Good practice is to validate access at the workload layer, not only the human operator layer. A role should be tied to a workload identity, short-lived session, and narrow resource scope. Where possible, teams should prefer ephemeral credentials, session tags, and policy conditions over static attachment of broad policies. Current guidance also suggests pairing role review with change management: every platform update, CI/CD change, or new integration should trigger a fresh privilege assessment.

  • Map role to workload, not team name or environment label.
  • Strip permissions that alter trust policies or delegate broader access.
  • Separate read, write, and admin paths so one role cannot do all three.
  • Re-check every role after application, network, or account architecture changes.

In mature environments, this often means building guardrails in policy-as-code and using cloud-native logs to detect unused permissions before they become standing risk.
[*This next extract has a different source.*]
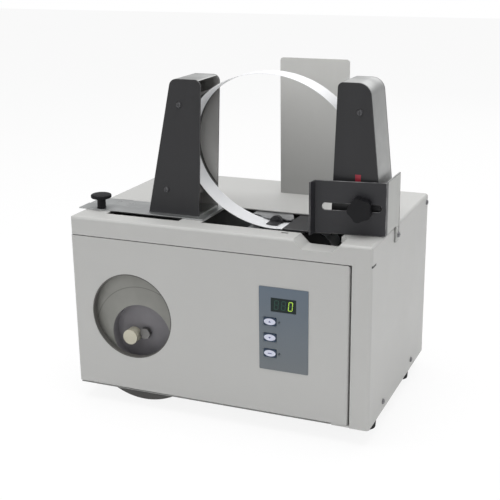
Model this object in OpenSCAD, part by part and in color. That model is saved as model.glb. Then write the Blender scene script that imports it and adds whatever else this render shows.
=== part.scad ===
// Banknote strapping machine: a sheet steel case on rubber feet, with a paper tape reel behind
// the front door, two guide towers on the top that hold the tape loop, and the feed and sealing
// mechanism below the loop.
//
// The origin is on the floor, under the middle of the machine's whole width and depth, with what
// stands out of the case. X runs to the right, Y to the back.
// Inside the modules, depth counts from the front face and height from the underside of the case.

/* [Case] */
// Width of the case
case_w = 380; // [370:1:420]
// Depth of the case
case_d = 257; // [245:1:290]
// Height of the case without its feet
case_h = 219; // [216:1:240]
// Thickness of the case's sheet steel
sheet = 1.2; // [1:0.1:1.5]
// Outer bend radius along the edges of the case
bend_r = 4; // [3:0.5:6]
// Height of the front lip above the door
lip_h = 23; // [20:1:26]
// Width of the fixed strip to the right of the door
strip_w = 23; // [20:1:28]
// Height of the rubber feet
foot_h = 20.5; // [20:0.5:30]
// Radius of the rubber feet
foot_r = 13; // [10:0.5:15]
// Distance of the feet from the sides of the case
foot_inset = 18; // [16:1:24]
// Depth of the front feet behind the front face
foot_depth = 52; // [50:1:70]

/* [Door] */
// Gap between the door's right edge and the fixed strip
door_gap = 2.4; // [2:0.1:3]
// Gap along the door's top edge
door_seam = 1; // [0.8:0.1:1.5]
// Height of the door's lower edge above the underside of the case
door_bottom = 3; // [3:0.5:6]
// Depth of the door's folded edges
door_fold = 14; // [12:1:15]
// Radius of the hinge pins
hinge_r = 2.5; // [2:0.5:3]
// Distance of the hinge axis from the door's right edge
hinge_in = 9.6; // [8:0.2:11]
// Depth of the hinge axis behind the front face
hinge_depth = 5; // [4:0.5:6]
// Radius of the round window
window_r = 54; // [48:1:58]
// Distance of the window's centre from the left side
window_x = 79; // [72:1:84]
// Height of the window's centre
window_z = 99; // [90:1:104]
// Depth of the collar inside the window
collar_depth = 7; // [5:0.5:7]

/* [Control panel] */
// Width of the control panel's face sheet
panel_w = 60; // [56:1:70]
// Height of the control panel's face sheet
panel_h = 102; // [98:1:112]
// Thickness of the control panel's face sheet
panel_t = 0.6; // [0.5:0.1:1]
// Distance of the panel's middle from the right side of the case
panel_from_right = 103; // [98:1:112]
// Height of the panel's middle
panel_z = 109; // [100:1:116]
// Width of the display window
display_w = 31; // [28:1:36]
// Height of the display window
display_h = 17; // [14:1:20]
// Height of the display's middle above the panel's middle
display_up = 30; // [28:1:32]
// Width of a button
button_w = 15.5; // [13:0.5:17]
// Height of a button
button_h = 10; // [8:0.5:11]
// Spacing of the three buttons
button_pitch = 19.5; // [18:0.5:20]
// Distance of the buttons from the panel's middle, to the left
button_left = 16.5; // [15:0.5:18]
// Height of the top button above the panel's middle
button_up = 9; // [6:0.5:10]
// Travel of a button
button_travel = 0.8; // [0.4:0.1:1]
// Clearance round a button and round the display
panel_clear = 0.3; // [0.2:0.1:0.5]

/* [Reel] */
// Radius of the reel's flanges
flange_r = 85; // [78:0.5:85.5]
// Thickness of the reel's flanges
flange_t = 1.6; // [1.2:0.2:2]
// Height of the reel's axis
reel_z = 71.5; // [70:0.5:76]
// Gap between the reel's flange and the left wall
reel_gap = 0.6; // [0.5:0.1:4]
// Depth of the front flange behind the front face
reel_depth = 9.5; // [9:0.5:12]
// Radius of the roll of paper tape
roll_r = 62; // [52:1:64]
// Radius of the open middle of the front flange
hub_r = 40; // [34:1:44]
// Depth of the recess in the reel's hub
hub_recess = 13; // [10:1:16]
// Radius of the reel's spindle
spindle_r = 6; // [5:0.5:8]
// Running clearance of shafts in their bores
running_fit = 0.05; // [0.02:0.01:0.1]
// Radius of the reel's lock knob
lock_knob_r = 9.5; // [8:0.5:11]

/* [Tape and loop] */
// Width of the paper tape
tape_w = 30; // [28:1:32]
// Thickness of the paper tape, with its coating
tape_t = 0.4; // [0.3:0.05:0.5]
// Half the width of the oval tape loop
loop_half_w = 106; // [103:0.5:108]
// Half the height of the oval tape loop
loop_half_h = 89.8; // [88:0.1:92]
// Tilt of the oval, its right end down
loop_tilt = 11; // [9:0.5:12]
// Distance of the oval's centre to the left of the loop's lowest point
loop_shift = 5; // [3:0.5:6]
// Radius of the loop's ends, inside the towers
loop_end_r = 80.5; // [78:0.5:82]
// Distance of the loop's lowest point from the right side of the case
loop_from_right = 137; // [134:1:140]
// Depth of the loop of tape behind the front face
loop_depth = 58; // [56:1:60]
// How far the loop dips below the top of the case
loop_dip = 7.3; // [7:0.1:8.5]
// Gap between the tape and the curved guides
guide_gap = 1.3; // [1:0.1:2]

/* [Towers] */
// Depth of the towers' front plates behind the front face
tower_depth = 45; // [44.5:0.5:47]
// Depth of the towers from front plate to back plate
tower_thick = 55; // [52:1:58]
// Thickness of the towers' plates
tower_plate = 2; // [1.5:0.5:3]
// Height of the left tower above the top of the case
left_tower_h = 164; // [150:1:176]
// Height of the right tower above the top of the case
right_tower_h = 169; // [150:1:176]
// Thickness of the towers' curved guides
guide_t = 1.5; // [1:0.1:2]
// Thickness of the wrapper sheet between the towers' plates
wrap_t = 1.5; // [1:0.1:2]
// Distance of the left tower's inner edge from the loop's centre
left_inner = 91; // [89:0.5:93]
// Width of the left tower at its foot
left_foot_w = 67; // [60:1:72]
// Width of the left tower at the top
left_top_w = 39; // [34:1:42]
// Width of the right tower at the top
right_top_w = 36.5; // [34:0.5:40]
// How far both towers' inner edges lean to the right over their height
tower_lean = 6.5; // [4:0.5:8]
// Distance of the right tower's inner edge from the loop's centre, at its foot
right_inner = 74; // [72:0.5:77]
// Width of the right tower at its foot
right_foot_w = 61; // [56:1:62]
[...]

The Ultimate Guide to NHIs — Why NHI Security Matters Now and the 2024 Non-Human Identity Security Report both reflect the same operational reality: most organisations still grant more access than their workloads need. These controls tend to break down when cloud teams copy legacy roles into new accounts because the inherited permissions are no longer visible as technical debt.

Common Variations and Edge Cases

Tighter role scoping often increases operational overhead, requiring teams to balance faster deployment against the risk of breakage or access churn. That tradeoff is real, especially in multi-account, multi-cloud, or platform-engineering environments where one workload depends on many downstream services. Current guidance suggests that the answer is not to keep broad roles, but to use layered controls so exceptions remain temporary and explainable.

One edge case is shared platform tooling. Build systems, observability pipelines, and incident-response automation may need wider access than ordinary app workloads, but the permissions should still be task-specific and time-bound. Another is cross-account automation. Some trust relationships are necessary, but they should be narrowly scoped and periodically reapproved rather than treated as permanent infrastructure. When organisations rely on inherited roles from templates, the real risk is that privilege becomes invisible because nobody can easily explain why it still exists.

For teams aligning this work to a broader control framework, 230M AWS environment compromise is a useful reminder that cloud blast radius grows quickly when identity boundaries are weak. The operational standard should be simple: if the role would be hard to justify in an audit, it is too permissive for production.

Standards & Framework Alignment

This section maps relevant standards and security frameworks to the operational risks and controls described in this guidance.

OWASP Non-Human Identity Top 10 and CSA MAESTRO address the attack and risk surface, while NIST CSF 2.0 set the governance and control requirements practitioners need to meet.

Framework Control / Reference Relevance
NIST CSF 2.0 PR.AA-01 Identity and access governance drives role scoping and privilege review.
OWASP Non-Human Identity Top 10 NHI-03 Broad static permissions and poor rotation create common NHI exposure paths.
CSA MAESTRO IAM-04 MAESTRO addresses cloud and agent identity controls for distributed workloads.

Define each cloud role by workload purpose and review privileges whenever the environment changes.